Não se manifestando, existe o risco iminente de o caso tomar o caminho mais perigoso para o movimento esportivo, o da judicialização. Ou seja, a questão ir para a Justiça Comum. Esse é um caminho que pode implicar em risco grande de punição para o futebol brasileiro, inclusive com intervenção da FIFA.

Claro que uma decisão do Tribunal esportivo não impede a busca do judiciário pela parte que se sentir lesada, direito consagrado pela CF, art 5º XXXV. Acontece que há julgados afirmando que, com a justiça esportiva analisando e decidindo o mérito, o judiciário só deve analisar questões processuais. Ou seja, questões internas e específicas estariam protegidas pelo movimento esportivo e a análise ficaria limitada ao campo da legalidade do processo.

Entregar questões internas do esporte ao Estado não me parece solução recomendável. E lembro as palavras de um dos maiores nomes do direito desportivo brasileiro, Prof Álvaro Melo Filho:

“não será possível definir direito e aplicar justiça em função de

matéria desportiva fora do mundo do desporto, sem o espírito da

verdade desportiva, sem o sentimento da razão desportiva. Aquele que

decidir questão originária do desporto imbuído do pensamento

formalizado nas leis gerais terá distraído a consciência da justiça”
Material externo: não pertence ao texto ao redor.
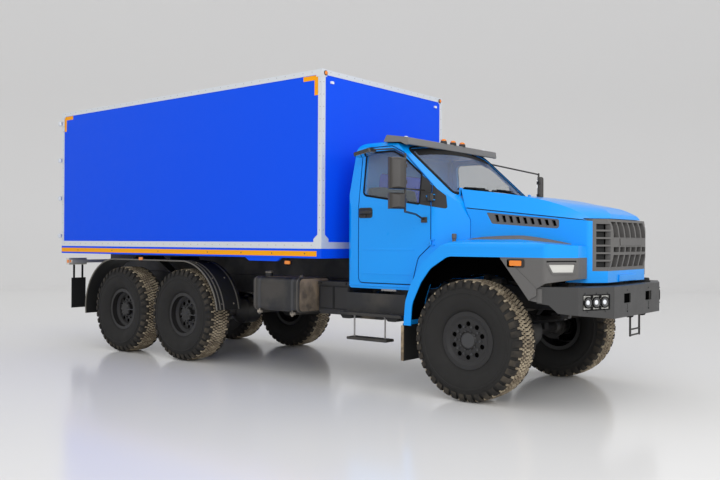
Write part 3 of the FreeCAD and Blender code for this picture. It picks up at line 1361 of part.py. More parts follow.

Ou seja, as peculiaridades do esporte e a sua necessária autonomia fazem atrair a competência da Justiça Desportiva para dirimir conflitos na área. Para proteger a própria autonomia e seu movimento jurídico interno, repleto de especificidades e princípios.

Claro que existe interpretação, até à luz da CF, que entende que a Justiça Desportiva não entraria nesse momento do debate sobre a CBF. Mas diante dos fatos, do risco de judicialização e da urgência em dar uma resposta para proteger a Ordem Desportiva e restabelecer a segurança institucional do futebol, acredito que ela precisa assumir esse papel.

Caminho jurídico para isso existe.

Seria oportuno. Necessário. Histórico.